Omitting User Resistance and Policy Rollback Risk
Power policies that disrupt productivity — unexpected sleep during active use, wake failures before meetings — generate user resistance that leads to policy exceptions and rollbacks. This risk should be modeled as a sensitivity variable: what is the savings impact if 15% of endpoints have policies reverted within six months? Platforms with user-awareness features and soft-policy modes significantly reduce this risk.
Accelerating Time-to-Value
Payback period is a critical metric for technology investment approval. For PC power management platforms, time-to-value is primarily driven by three factors: deployment speed, policy coverage breadth, and savings measurement visibility.
Phased vs. Full-Fleet Deployment
Organizations that deploy to the full fleet in a single phase achieve payback fastest — often within the first billing cycle for very large estates. Phased deployments, while operationally lower-risk, extend payback periods and delay the savings data needed to validate and expand the business case. Where possible, prioritize broad initial deployment even at the cost of simplified initial policy sets.
Establishing Early Measurement Wins
The first 90 days of a deployment should be designed to generate compelling measurement data. Configure reporting to capture before-and-after consumption comparisons at the building, floor, or department level. Visible early results accelerate internal advocacy and simplify budget renewals.
Policy Tuning for Maximum Coverage
Default power policies deliver partial savings. The highest-ROI deployments invest in policy tuning sessions in the first 30–60 days post-deployment: identifying exception categories, adjusting sleep timers to align with operational patterns, and verifying wake-on-LAN reliability across the infrastructure. This tuning investment typically adds 20–35% to realized savings versus default configurations.

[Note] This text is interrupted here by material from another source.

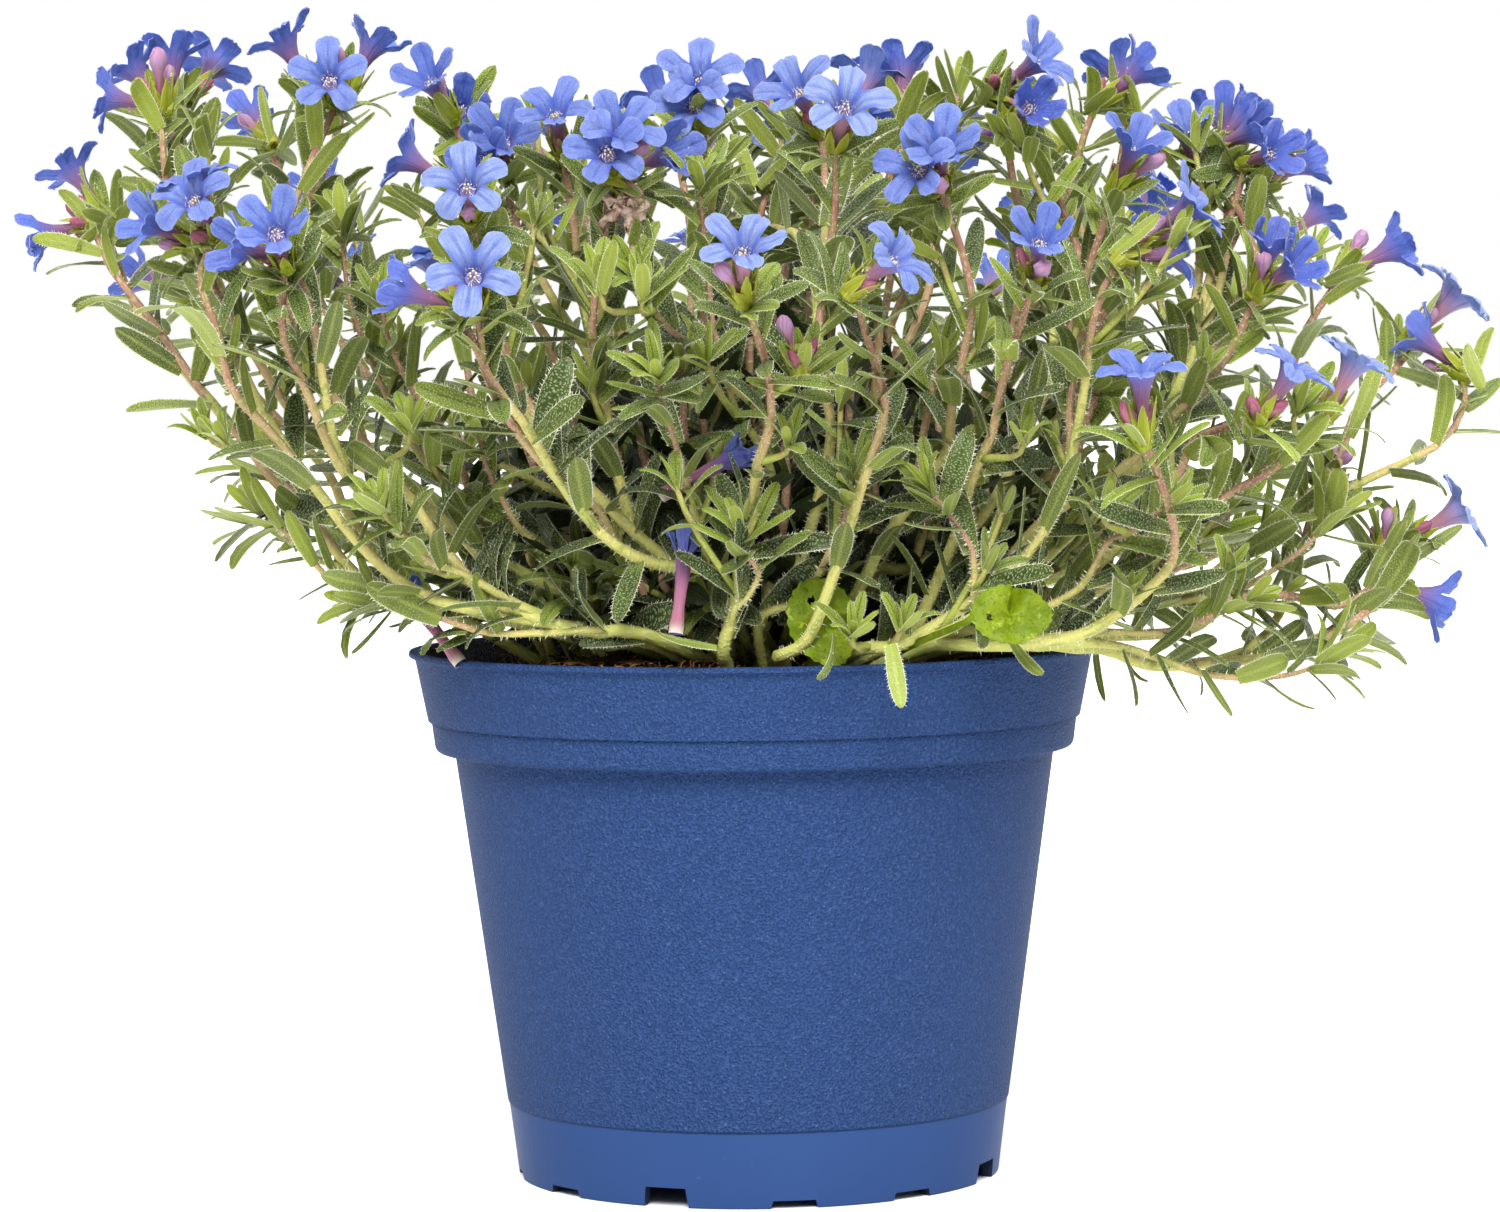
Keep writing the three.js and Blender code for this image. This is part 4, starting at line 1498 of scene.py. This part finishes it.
# The pale mouth: a small disc, five anthers, and a ring of white hairs
def throatShapes(rng):
    bm, along, _ = newShape()
    disc = bmesh.ops.create_circle(bm, cap_ends=True, segments=10, radius=1.3)["verts"]
    for vert in disc:
        vert.co.z = -3.4
        vert[along] = 1.0
    centre = bmesh.ops.poke(bm, faces=list(bm.faces))["verts"][0]
    centre[along] = 0.45
    for k in range(5):
        angle = 2 * math.pi * (k + 0.5) / 5
        spot = Vector((0.5 * math.cos(angle), 0.5 * math.sin(angle), -2.0 + rng.uniform(-0.3, 0.3)))
        turn = Matrix.Rotation(angle, 4, "Z")
        place = Matrix.Translation(spot) @ turn @ Matrix.Diagonal((0.2, 0.26, 0.5, 1))
        anther = bmesh.ops.create_icosphere(bm, subdivisions=1, radius=1, matrix=place)["verts"]
        for vert in anther:
            vert[along] = 0.02 + 0.1 * (k % 2)
    mouth = Shape(bm)
    hairs = newShape()[0]
    for k in range(36):
        angle = 2 * math.pi * (k + rng.random()) / 36
        out = Vector((math.cos(angle), math.sin(angle), 0))
        beside = Vector((-out.y, out.x, 0))
        root = out * rng.uniform(0.8, 1.7) + up * rng.uniform(-2.7, -1.8)
        tip = root + up * rng.uniform(0.3, 1.1) - out * rng.uniform(-0.3, 0.8)
        addHair(hairs, root, tip + beside * rng.uniform(-0.5, 0.5), beside * 0.1)
    return mouth, Shape(hairs)


# Turns Z to a direction, and then spins about it.
def facing(place, look, spin):
    turn = look.to_track_quat("Z", "Y").to_matrix().to_4x4()
    return Matrix.Translation(place) @ turn @ Matrix.Rotation(spin, 4, "Z")


# Scales a flower about the foot of its tube.
def scaledFlower(spot, scale):
    foot = Vector((0, 0, -flowerForm["foot"]))
    return spot @ Matrix.Translation(foot) @ Matrix.Scale(scale, 4) @ Matrix.Translation(-foot)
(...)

Integrating with Existing ITSM and Energy Management Systems
Power management platforms that integrate with existing ITSM tools (ServiceNow, Jira Service Management) and energy management systems enable automated incident correlation and consolidated reporting. This integration reduces the IT labor required to manage the platform and strengthens the evidence base for ongoing ROI claims.
- Deploy to the broadest feasible scope in Phase 1 to accelerate savings realization.

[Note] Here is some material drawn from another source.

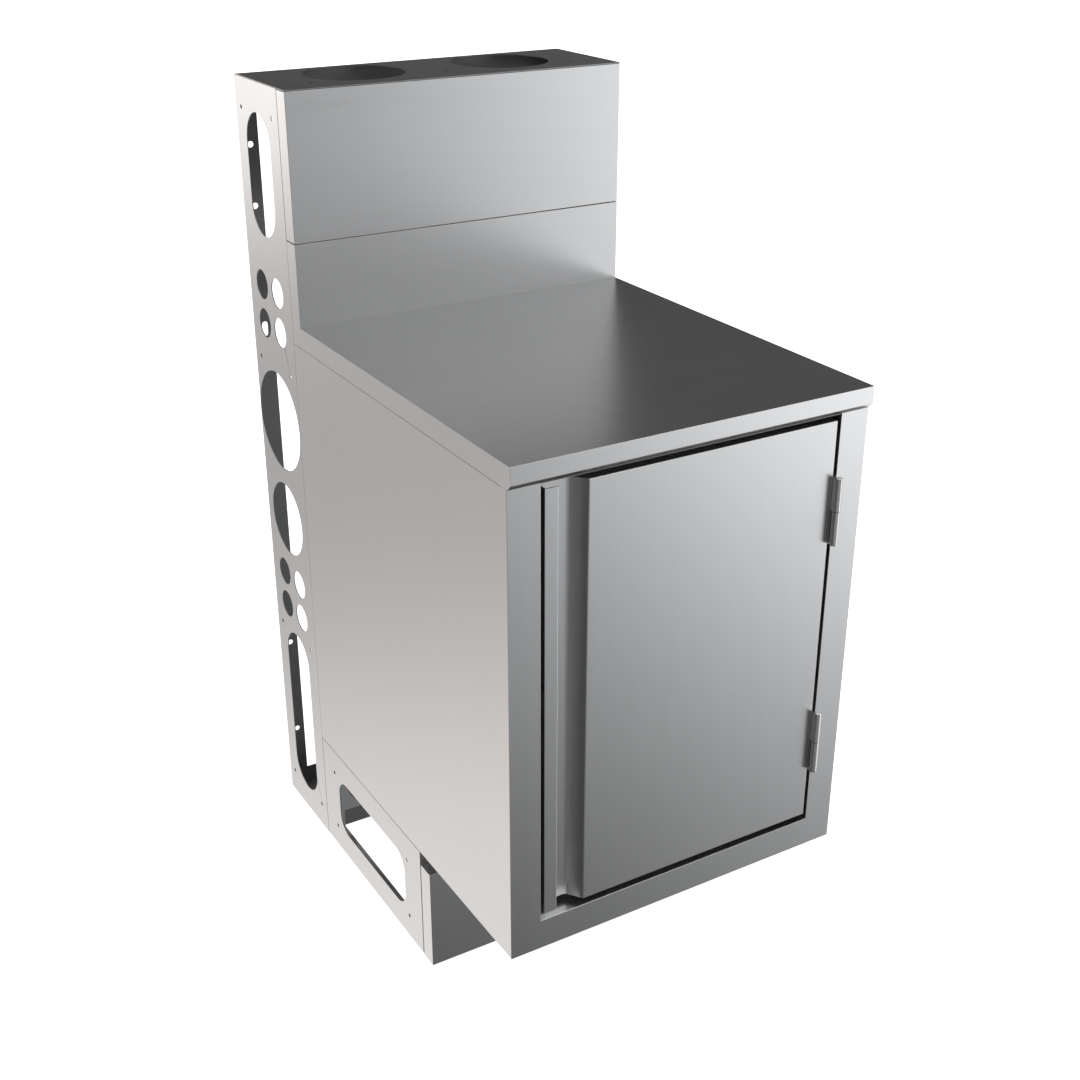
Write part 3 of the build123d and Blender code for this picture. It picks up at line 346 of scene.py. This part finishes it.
copper = bare_metal("copper_tube", (0.56, 0.27, 0.16), (0.80, 0.46, 0.32), 0.30)
brass = bare_metal("turned_brass", (0.58, 0.42, 0.20), (0.78, 0.62, 0.34), 0.28)
fin_aluminium = bare_metal("fin_aluminium", (0.62, 0.63, 0.64), (0.80, 0.81, 0.82), 0.32)
sheet_aluminium = bare_metal("sheet_aluminium", (0.66, 0.67, 0.68), (0.78, 0.79, 0.80), 0.40, 15.0)
wire_chrome = bare_metal("plated_wire", (0.66, 0.66, 0.67), (0.78, 0.78, 0.79), 0.16)
pin_steel = bare_metal("pin_steel", (0.55, 0.55, 0.55), (0.70, 0.70, 0.70), 0.22)
screw_steel = bare_metal("screw_steel", (0.52, 0.52, 0.52), (0.68, 0.68, 0.67), 0.30)
hinge_steel = satin("hinge_steel", "upright", (0.66, 0.655, 0.65), 0.27, 0.6)
print("finishes so far:", len(bpy.data.materials))

# %% [markdown]
# ## Turning a bmesh into a piece
# Every new piece ends the same way: its mesh gets a name and a finish, it rides on the body that moves
# it, and it hides the plain nodes that it stands for. Flat faces next to a small bevel shade like pillows
# unless the large faces win, so a Weighted Normal modifier is added.

# %% Finishing a piece
SHARP = radians(40)


def mark_smooth(mesh):
    """Smooth shading everywhere, except across sharp edges."""
    for face in mesh.faces:
        face.smooth = True
    for edge in mesh.edges:
        if len(edge.link_faces) == 2 and edge.calc_face_angle(0.0) > SHARP:
            edge.smooth = False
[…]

- Configure before-and-after reporting within the first two weeks of deployment.
- Conduct a formal policy tuning review at Day 30 and Day 60.
- Integrate consumption data with utility billing data for full-picture ROI visibility.
- Identify and quantify IT labor savings in the first quarterly review.
Build Your Enterprise Power Management ROI Case
PowerPlug provides the platform, analytics, and expertise to help enterprise teams model, deploy, and verify PC power management ROI — from first projection to audit-ready sustainability reporting.
Frequently Asked Questions
What is a realistic payback period for an enterprise PC power management deployment?
For most enterprise deployments covering 1,000 or more endpoints, payback periods of 6–12 months are achievable based on energy savings alone. When indirect benefits — hardware lifecycle, IT labor, and compliance value — are included in the calculation, effective payback periods compress further. Organizations in regions with higher commercial electricity rates or larger fleets typically achieve payback within 6 months.
How do I calculate ROI for a mixed fleet of desktops, laptops, and workstations?
Segment your fleet by device class and calculate savings for each segment using measured or class-average idle draw figures. Desktops and workstations typically offer the largest per-device savings due to higher idle wattage. Laptops offer lower per-device savings but still contribute meaningfully at scale. Sum the segmented results for a total fleet projection and apply a 15–20% conservative adjustment to account for policy coverage variability.
Does PC power management interfere with IT patch deployment windows?
Not when correctly configured. Purpose-built power management platforms include wake-on-LAN scheduling and patch-window awareness that ensure endpoints are powered on and available during maintenance windows, then returned to managed power states afterward. This approach actually improves patch deployment success rates by ensuring consistent endpoint availability compared to unmanaged environments.
How do I account for PC power management savings in Scope 2 carbon reporting?
Verified consumption data from a dedicated power management platform provides the baseline and post-deployment consumption figures required for Scope 2 market-based or location-based accounting under the GHG Protocol. The reduction in kWh consumed translates to a CO₂e reduction using the appropriate regional electricity emission factor. For organizations subject to CSRD or other mandatory frameworks, audit-ready platform reporting substantially reduces external assurance costs.
What separates a high-performing power management deployment from an average one?
The primary differentiators are policy coverage breadth, tuning investment in the first 60 days, and integration of wake-on-LAN with operational schedules. Deployments that achieve 85%+ policy coverage across the eligible fleet and invest in schedule-aligned policy tuning consistently outperform those using default configurations by 25–40% in realized savings. Visible reporting and executive sponsorship also correlate strongly with sustained performance.
Is PC power management ROI still relevant as organizations migrate to cloud and virtual desktops?
Yes. While VDI and cloud desktop migrations reduce the physical endpoint count over time, the physical endpoints that remain — particularly high-draw workstations, dual-monitor setups, and legacy desktop estates — often represent a disproportionate share of facility energy consumption. Power management ROI remains material during and after migration transitions, and the savings data generated informs migration prioritization decisions.